If your request is approved, then your app will be granted the SYSTEM_ALERT_WINDOW permission automatically at the time of installing the app from Google Play and will become a “popular” app. Usually, there’s little chance you’ll be approved for this request, so you will have to stick to asking permission from users manually.

But there’s also another thing Google said in that particular “popular apps” comment in the Issue Tracker. It’s “until we have an alternative APIs in the platform for these apps to migrate”. So, Google is already working on an alternative API.

So, after 3 years in April 2019, Google finally introduced Chat Bubbles in Android 10 Beta 2 as the alternative API for the SYSTEM_ALERT_WINDOW permission. With the Chat Bubbles API, the SYSTEM_ALERT_WINDOW permission is on the road to getting deprecated and may be removed from the Android platform. Developers were very excited and different articles started popping up to experiment with the Bubbles feature.

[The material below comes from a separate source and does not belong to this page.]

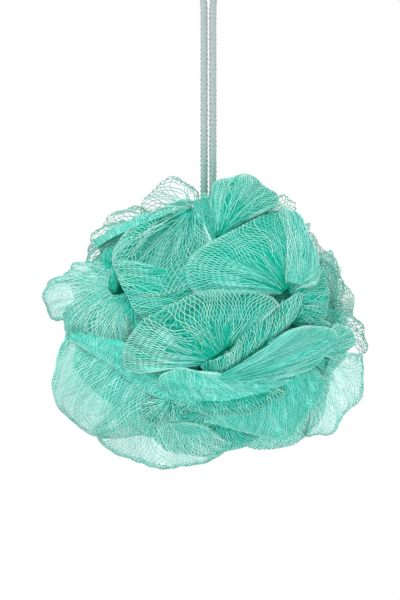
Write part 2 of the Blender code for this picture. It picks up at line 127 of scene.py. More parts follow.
# A petal of the face. Its gather line and rim line are points (x, z) in hundredths of the ball's
# half sizes. Levels say how far out from the ball's middle the two lines lie. A point with a
# third value has its own depth in front of the middle, in hundredths of the half depth.
# Puff is in the same hundredths. Lace runs from 0, dense, to 1, wide open at the rim.
# The weave is bold where the threads stand out one by one. It is smooth, satin or milky where
# they lie fine and close, loose where it veils a hollow, and lace where bare threads show.
PLAIN, BOLD, SMOOTH, MILKY, SATIN = "plain", "bold", "smooth", "milky", "satin"
LOOSE, LACE = "loose", "lace"
Petal = namedtuple("Petal", "name root rim levels puff lace weave", defaults=(0.15, PLAIN))
FACE_PETALS = (
    Petal("top_left_dome", ((-9, 76, 22),),
          ((-45, 73, 8), (-42, 80, 4), (-37, 88, 2), (-32, 95, 0), (-23, 99, 0), (-16, 98, 0),
           (-10, 92, 2), (-6, 84, 6)), (0.8, 1.0), 4, 1.0, LACE),
    Petal("top_left_inner", ((-9, 72, 34),),
          ((-46, 62, 22), (-38, 69, 18), (-29, 75, 14), (-18, 79, 12), (-11, 76, 16)),
          (0.8, 1.0), 4, 0.9, LACE),
    Petal("upper_left", ((-28, 62, 34),),
          ((-72, 50, 14), (-73, 57, 10), (-69, 63, 6), (-64, 69, 6), (-56, 76, 6), (-47, 79, 8),
           (-41, 76, 14)), (0.8, 1.0), 4, 0.9, LACE),
    Petal("left_lace", ((-36, 62, 50),),
          ((-72, 56, 26), (-75, 47, 18), (-75, 39, 16), (-70, 33, 24), (-60, 34, 36)),
          (0.8, 1.0), 3, 0.7, LACE),
    Petal("upper_left_ridge", ((-69, 50, 40), (-56, 58, 52), (-42, 65, 56), (-22, 74, 54)),
          ((-70, 56, 34), (-60, 63, 40), (-48, 69, 46), (-36, 74, 50), (-18, 78, 50)),
          (0.8, 1.0), 2, 0.3, SMOOTH),
    Petal("bowl_outside", ((-56, 18),), ((-68, 34), (-67, 44), (-60, 52), (-50, 57), (-40, 62)),
          (0.84, 0.90), 3, 0.2),
    Petal("bowl_back", ((-9, 77),),
          ((-27, 77), (-42, 65), (-53, 54), (-56, 43), (-51, 27), (-40, 16), (-24, 20), (-8, 32),
           (6, 51)), (0.86, 0.93), -11, 0.5, BOLD),
    Petal("bowl_front_left", ((-15, 32), (-14, 18), (-13, 4)),
          ((-56, 43), (-57, 35), (-52, 23), (-46, 11), (-39, 0)), (0.93, 0.95), 3, 0.1, BOLD),
    Petal("bowl_front_right", ((-32, 32), (-31, 18), (-29, 2)),
          ((4, 50), (2, 38), (-4, 26), (-8, 12)), (0.925, 0.94), 2, 0.1, BOLD),
    Petal("bowl_veil", ((-9, 77),),
          ((-27, 79), (-40, 71), (-52, 60), (-58, 48), (-57, 36), (-50, 24), (-38, 17),
           (-22, 20), (-6, 30), (6, 44)), (0.90, 0.968), -3, 0.3, LOOSE),
    Petal("bowl_inside", ((4, 66),), ((-20, 40), (-12, 32), (-2, 32), (6, 42), (8, 52)),
          (0.82, 0.85), 1, 0.6, BOLD),
    Petal("bowl_rim_left", ((-20, 76), (-34, 64), (-46, 52), (-48, 38), (-44, 26)),
          ((-24, 79), (-40, 68), (-52, 56), (-57, 43), (-53, 28)), (0.90, 0.955), 2, 0.3, BOLD),
    Petal("top_middle", ((4, 46),), ((-10, 80), (-6, 85), (-1, 87), (5, 84)), (0.88, 0.93), 1, 0.1),
    Petal("top_right_dome", ((5, 54, 70),),
          ((-2, 83, 40), (2, 90, 34), (5, 95, 28), (11, 99, 24), (20, 101, 22), (28, 98, 24),
           (35, 93, 28), (42, 87, 34), (45, 80, 42)), (0.84, 1.0), 7, 0.35, BOLD),
    Petal("top_right_lace", ((36, 68, 30),),
          ((36, 84, 14), (42, 87, 12), (48, 87, 10), (53, 82, 10), (55, 74, 14)),
          (0.80, 1.0), 3, 1.0, LACE),
    Petal("right_fan", ((47, 19),),
          ((-9, 16), (-13, 24), (-14, 38), (-7, 48), (8, 58), (26, 69), (41, 77), (51, 76),
           (57, 68), (62, 55), (67, 43), (68, 34), (66, 26)), (0.84, 0.97), 5, 0.25, BOLD),
    Petal("right_strip", ((46, 24), (56, 22), (66, 26)),
          ((41, 77), (48, 78), (54, 74), (60, 62), (66, 46)), (0.92, 0.975), 3, 0.3, MILKY),
    Petal("wing_top", ((-56, 36, 58), (-58, 28, 60), (-58, 20, 62)),
          ((-70, 38, 40), (-77, 41, 32), (-84, 39, 26), (-88, 33, 24), (-92, 28, 22)),
          (0.84, 1.0), 3, 0.7, MILKY),
    Petal("wing_tip", ((-58, 30, 58), (-60, 20, 60), (-58, 8, 62)),
          ((-90, 28, 24), (-98, 27, 14), (-102, 22, 8), (-102, 15, 6), (-100, 7, 8),
           (-94, 1, 16), (-88, 2, 28)), (0.84, 1.0), 3, 0.8, MILKY),
    Petal("wing_under", ((-60, 26, 58), (-54, 18, 66), (-48, 8, 72)),
          ((-90, 6, 32), (-89, -2, 34), (-85, -8, 38), (-74, -14, 54), (-62, -18, 64),
           (-52, -16, 74), (-48, -6, 80)), (0.84, 1.0), 5, 0.5, MILKY),
    Petal("left_pit", ((-44, 22),), ((-62, 16), (-58, 4), (-50, -6), (-38, -8), (-32, 4)),
          (0.86, 0.90), 0, 0.1),
    Petal("left_band", ((-82, -4), (-64, -8), (-46, -14), (-30, -28), (-12, -40), (2, -46)),
          ((-85, -12), (-75, -18), (-63, -26), (-55, -32), (-46, -41), (-33, -49), (-17, -55),
           (-2, -61)), (0.91, 0.99), 3, 0.05, SATIN),
    Petal("lower_left_lobe", ((-82, -2, 38), (-66, -10, 60), (-50, -21, 73), (-34, -33, 78),
                              (-14, -44, 74), (2, -50, 72)),
          ((-87, -12, 26), (-93, -28, 18), (-94, -44, 12), (-93, -56, 10), (-88, -65, 10),
           (-81, -72, 12), (-72, -76, 18), (-58, -78, 34), (-43, -77, 46), (-30, -75, 50),
           (-16, -73, 52), (-2, -72, 54)),
          (0.92, 1.0), 7, 0.75, SMOOTH),
    Petal("bottom_lobe", ((-52, -54, 60), (-30, -58, 70), (-6, -66, 70)),
          ((-73, -75, 10), (-60, -87, 6), (-46, -95, 6), (-31, -99, 8), (-17, -99, 10),
           (-6, -97, 14), (8, -90, 22), (21, -84, 32)), (0.84, 1.0), 6, 0.85, MILKY),
    Petal("lace_curl", ((-22, -50),), ((-42, -53), (-42, -60), (-36, -67), (-27, -68), (-20, -64)),
          (0.985, 1.01), 2, 0.8, BOLD),
    Petal("under_lip", ((8, -50),), ((-34, -50), (-33, -60), (-24, -68), (-8, -70), (6, -70)),
          (0.88, 0.95), 3, 0.25),
    Petal("pocket_back", ((-6, -72), (18, -70)), ((-32, -82), (-18, -90), (2, -91), (20, -85),
          (33, -78)), (0.88, 0.96), 3, 0.4),
    Petal("curl_back", ((-20, -48),), ((-41, -52), (-40, -60), (-34, -66), (-24, -66), (-16, -62)),
          (0.965, 0.985), 1, 0.1, BOLD),
    Petal("pocket_side", ((10, -60),), ((-10, -72), (-2, -81), (12, -85), (26, -80)),
          (0.88, 0.94), 2, 0.2),
    Petal("pocket_tongue", ((12, -78),),
          ((-2, -88), (-14, -87), (-25, -84), (-31, -78), (-32, -72), (-26, -68), (-16, -68),
           (-3, -70)), (0.90, 0.985), 3, 0.15, SATIN),
    Petal("bottom_right_lobe", ((20, -48, 60), (50, -26, 60)),
          ((19, -85, 34), (34, -88, 24), (49, -84, 18), (61, -77, 18), (67, -70, 22),
           (71, -58, 30), (74, -48, 38), (75, -38, 48)), (0.84, 1.0), 5, 0.4, SMOOTH),
    Petal("lower_right_roll", ((6, -36), (30, -32), (56, -24)),
          ((-4, -70), (14, -72), (26, -75), (35, -79), (43, -80), (50, -77), (58, -67),
           (66, -53), (72, -40)), (0.90, 0.985), 4, 0.05, SATIN),
    Petal("right_under", ((56, -22),), ((64, -36), (70, -38), (76, -32), (80, -22), (80, -10)),
          (0.84, 0.92), 2, 0.2),
    Petal("right_veil", ((56, 34, 52),),
          ((59, 62, 26), (64, 59, 20), (71, 50, 12), (79, 40, 8), (82, 30, 6), (84, 21, 6),
           (83, 12, 12)), (0.80, 1.0), 3, 1.0, LACE),
    Petal("right_middle", ((45, 12),),
          ((67, 40), (71, 32), (73, 22), (73, 12), (70, 3), (64, -4)), (0.86, 0.93), 3, 0.4, BOLD),
    Petal("right_edge", ((66, 6, 46),),
          ((83, 11, 20), (90, 4, 12), (96, -6, 8), (98, -16, 8), (98, -24, 10)),
          (0.80, 1.0), 3, 1.0, LACE),
    Petal("right_corner", ((56, -18, 72),),
          ((79, 1, 50), (85, -4, 44), (90, -10, 38), (87, -18, 42), (82, -27, 46)),
          (0.86, 0.99), 2, 0.3, SMOOTH),
    Petal("lower_right_veil", ((72, -18, 54), (62, -52, 50)),
          ((95, -22, 14), (96, -38, 10), (94, -50, 10), (88, -59, 10), (80, -69, 12),
           (74, -77, 12), (66, -79, 16), (58, -79, 22)), (0.82, 1.0), 5, 0.9, MILKY),
    Petal("fan_groove", ((4, -40),), ((-6, -28), (4, -24), (12, -22), (20, -26)),
          (0.90, 0.94), 2, 0.1),
    Petal("ridge_groove", ((40, -46),), ((24, -34), (40, -30), (54, -28), (64, -34)),
          (0.88, 0.95), 2, 0.1),
    Petal("side_groove", ((48, 0),), ((44, 14), (54, 14), (66, 4), (74, -2), (66, -8)),
          (0.86, 0.92), 2, 0.2),
    Petal("front_fan", ((-1, -27), (6, -23), (11, -17)),
          ((-46, -34), (-51, -31), (-52, -23), (-50, -14), (-45, -5), (-38, 3), (-23, 12),
           (-8, 20), (5, 22), (20, 21), (35, 19), (45, 16)), (0.90, 1.02), 5, 0.7, BOLD),
    Petal("second_ruffle", ((9, -34), (22, -26), (34, -16), (48, -4)),
          ((12, -21), (17, -14), (26, -2), (38, 9), (50, 17), (58, 22)), (0.92, 0.985), 3, 0.5,
          BOLD),
    Petal("folded_ridge", ((1, -39),),
          ((40, -37), (50, -33), (64, -29), (73, -21), (78, -14), (78, -7), (72, -3), (62, -2),
           (54, -3), (46, -7), (34, -17)),
          (0.99, 1.0), 3, 0.05, SMOOTH),
    Petal("rolled_lip", ((-23, -48), (-14, -54), (0, -55), (18, -53), (36, -47), (52, -38)),
          ((-31, -42), (-28, -34), (-17, -31), (-4, -32), (10, -36), (28, -37)),
          (0.94, 1.0), 4, 0.1, SATIN),
    Petal("lip_lace", ((-16, -47), (0, -49), (18, -47), (36, -41)),
          ((-20, -56), (-4, -61), (10, -62), (23, -61), (36, -56), (48, -47)),
          (0.95, 0.99), 2, 0.7, BOLD),
)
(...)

But when Google announced the final APIs for Android 10 in Beta 4, developers realized that the Chat Bubbles feature was not going to be launched in Android 10. Rather, it’s now a developer-only feature. If users want to use the Chat Bubbles in their Android 10 phone, then they  will have to manually enable this feature from the Developer Options in the Android system, and its not a simple process for the users. The Chat Bubbles feature was intended for only developers to experiment and provide feedback to Google, so that they can improve its API and functionality.

A few weeks ago, Android 11 Preview 2 was launched. It brings a whole lot of new and improved features but chat bubbles are still in developer only mode. There’s a very high possibility that chat bubbles will launch for users in Android 11. This was supposed to be announced and confirmed at Google’s annual conference IO 2020 but unfortunately due to the COVID-19 pandemic, Google IO 2020 has been completely cancelled.

Usually, every new release of Android gets stable launches on partner devices during Q3 of the year. So, Android 11 is supposed to be launched in or after September 2020, initially for Pixel devices probably. Whether it includes Chat Bubbles or not will be confirmed with those stable devices. Until then, the use or maybe abuse of SYSTEM_ALERT_WINDOW will probably be happening for the chat heads or bubbles in Android apps. And that’s a wrap.